What is a Reclassify function?

The Reclassify function changes the values of a raster according to a scheme designed by the user, such as classifying a slope map into three regions of low, medium, or high slope.

What are the components of GIS?

1. Hardware: fast-processing computer with high storage
2. GIS Software: produced and distributed by ESRI
3. Data Storage: data are voluminous so require high storage devices. Can be online too.
4. Information output hardware: Digitizer, scanner, printer etc. Fast-processing internet connection
5. GIS Data: Gathering data, assessing their accuracy, and maintaining them
6. GIS personnel: a trained person

What are the functionalities of GIS?

Varies widely. But providing the means to collect, manage, and analyze data to produce information for better decisions is the common goal and the strength of GIS.

1. Data entry: digitizing, scanning, text files, and the most common spatial data formats
2. Data management tools: building data sets, editing spatial feature and their attributes, managing to coordinate systems and projections
3. Thematic Mapping: symbolizing map features in different ways and combining layers for display
4. Data Analysis: exploring spatial relationships in and between map layers.
5. Map layout: creating soft and hard copy maps with tiles, scale bars, north arrows, and other maps elements

 

What are the new trends and directions in GIS?

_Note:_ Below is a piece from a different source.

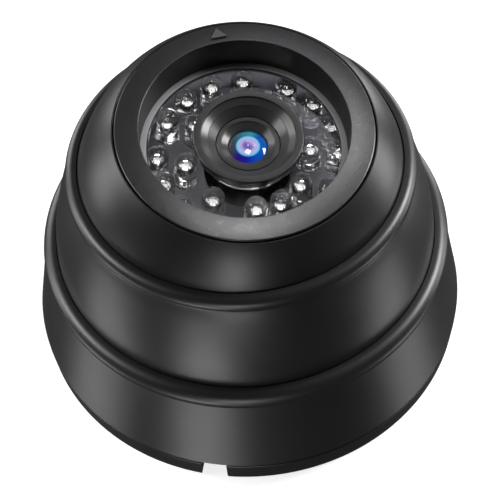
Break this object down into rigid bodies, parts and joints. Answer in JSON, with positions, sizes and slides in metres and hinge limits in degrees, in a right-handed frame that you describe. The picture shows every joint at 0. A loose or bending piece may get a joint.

ArcGIS Online, Web GIS, ArcGIS Pro, ESRI Story Maps, ArcGIS Story Maps, ArcGIS Map Journals.

What do GIS Professionals do?

1. Primary Data Providers: create base data. Surveyors, land-use planning professionals, photogrammetrists, remote sensing professionals, GPS experts
2. Application GIS: Geographers, hydrologists, land-use planners, business analysts, utility experts, statisticians, etc. who use GIS tools and skills to make their work efficient, productive, and valuable.
3. GIS Developer: skilled software and hardware engineers—build and maintain GIS software
4. GIS Database Distributor: experts in computer science and networking, Internet protocols, and/or database management systems—set up and maintain the complex server and network systems that allow data services, Server GIS, and Enterprise to operate.